The Guardian pooled together its inventory with CNN, Financial Times, CNN, Reuters and the Economist in March to allow brands to reach a combined audience of up to 110 million. Since then, interest from both publishers and advertisers has been “widespread,” claimed Gentry, who added it was “having a number of conversations with other publishers” about joining, although “they are probably for the long-term rather than immediately.”

He claimed that deterministic targeting, whereby first-party data is used to identify users across screens via anonymised IDs, was an “aspiration” for the publisher, but “it’s not what we’re doing today because we’re working on first-party behavioural data as the key point of difference.

The war for trust and attention

A recurring theme throughout the Guardian’s Digital Upfront was the fact that trust and attention are now at a premium. As a result, the publisher is keeping its options open, according to Hewat, when it comes to adopting new metrics like cost-per-hour. He also reiterated its stance to put its content on as many premium platforms as possible despite wider concerns about how the likes of Facebook and Google could wall off those articles.

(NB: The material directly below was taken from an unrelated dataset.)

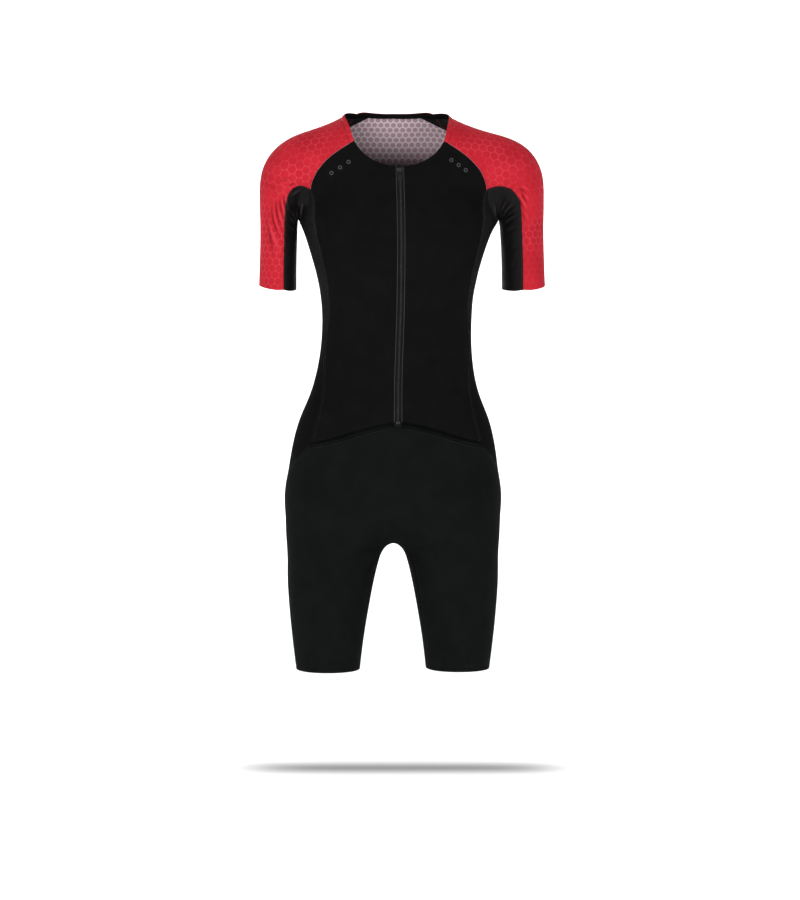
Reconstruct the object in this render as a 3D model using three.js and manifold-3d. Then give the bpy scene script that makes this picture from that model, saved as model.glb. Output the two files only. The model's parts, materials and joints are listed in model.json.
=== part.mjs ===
// Triathlon suit in its worn shape, hollow and empty: short raglan sleeves, a front zip and shorts.
// Millimetres, +Z up, front towards -Y. The wearer's left side is +X.
// The origin lies midway between the two shoulder points beside the neck.

import * as THREE from 'three';
import Module from 'manifold-3d';
import { mergeVertices } from 'three/addons/utils/BufferGeometryUtils.js';

const wasm = await Module();
wasm.setup();

// Cloth and seams
const WALL = 1.5;
const SEAM_GAP = 0.3;
const WELD = 0.01;
const BAND_WIDTH = 8;
const NECKBAND_WIDTH = 7;
const FACING_WALL = 1.1;

// Main heights of the garment
const BACK_NECK = 7;
const FRONT_NECK = -82;
const UNDERARM = -161;
const FRONT_WAIST = -476;
const BACK_WAIST = -505;
const CROTCH = -641;
const LEG_TOP = -575;
const HEM = -855;
const CUFF = -263;
const CUFF_TILT = { outward: 0.1, backward: 0.13 };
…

“I think they’ve changed in the last couple of years,” he continued. “I think Facebook is much more open to a conversation than it was a couple of years ago. It works for their business model now – let’s be pragmatic about it – because there’s the walled garden debate that’s gaining ground.

“The philosophy that we have would suggest that this is our way of making sure that the content is viewed and read by as many people as possible. We have no interest in creating journalism that just goes into some sort of echo chamber; you want it to be influential and you want it to have an impact.”

From chief executive David Pemsel to the commercial director and product manager, the Guardian’s Digital Upfront showed the publisher using the language of the marketer more than ever before to make its case for budgets. Words like “long-term brand building”, “trust” and “creativity” were littered throughout the presentations as it looks to differentiate its offering at a time when mobile is pushing publishing further into unchartered territory.